My older toddlers do not nurse when they meltdown, but 17 months is just a baby who is starting to have toddler moments. I can help that baby to soothe whether it's a banana, a boob or a binkie, so in the future they will learn to fill that need BEFORE they are so overwhelmed. An older toddler I know better and can help anticipate that need and try to make sure they are dry-fed-hydrated meaning we will seldom have meltdowns.

When a child is in meltdown they are not receptive mentally to learning a lesson. No teaching moment there to be had. I don't reward or punish meltdown I try to help her through it, and then we resume life.

Ginger said...

"I don't want to raise obedient children, I want to raise thoughtful respectful adults."

Huh? Why can't you do both? When your little one runs out into the street, you need them to be obedient, not simply thoughtful. Teaching my child to obey my authority is respectful of them. They'll need me as a friend later; when they're young they just need a parent.

Frugal, AP Mama said...

Tantrums are a result of a build up of energy that needs to be released. If you have a fight with your spouse and go to your room and cry, you`re having a tantrum. We just get better at controlling and expressing our emotions as time goes on so we don`t have to break down over everything.

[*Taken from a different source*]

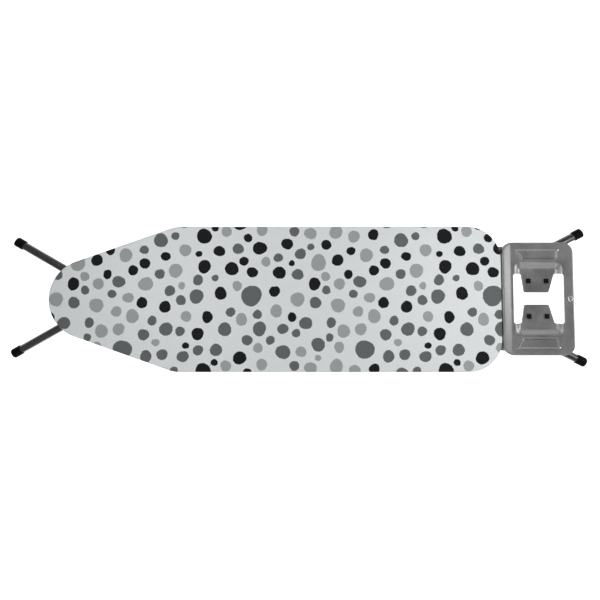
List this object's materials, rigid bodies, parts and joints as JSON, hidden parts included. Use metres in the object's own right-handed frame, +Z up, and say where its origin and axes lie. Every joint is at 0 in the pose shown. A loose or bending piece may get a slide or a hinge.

@Ginger There are times when you have to set limits for your children, but on the whole obedience is not something we should want. Children who learn obedience as children can wind up falling to peer pressure far too often as teenagers and adults, because they never learned to think for themselves. So yes, we dont want a child who runs into the street, so we insist on hand holding etc. But as the child ages, our job as parents is to teach the child to think through their actions.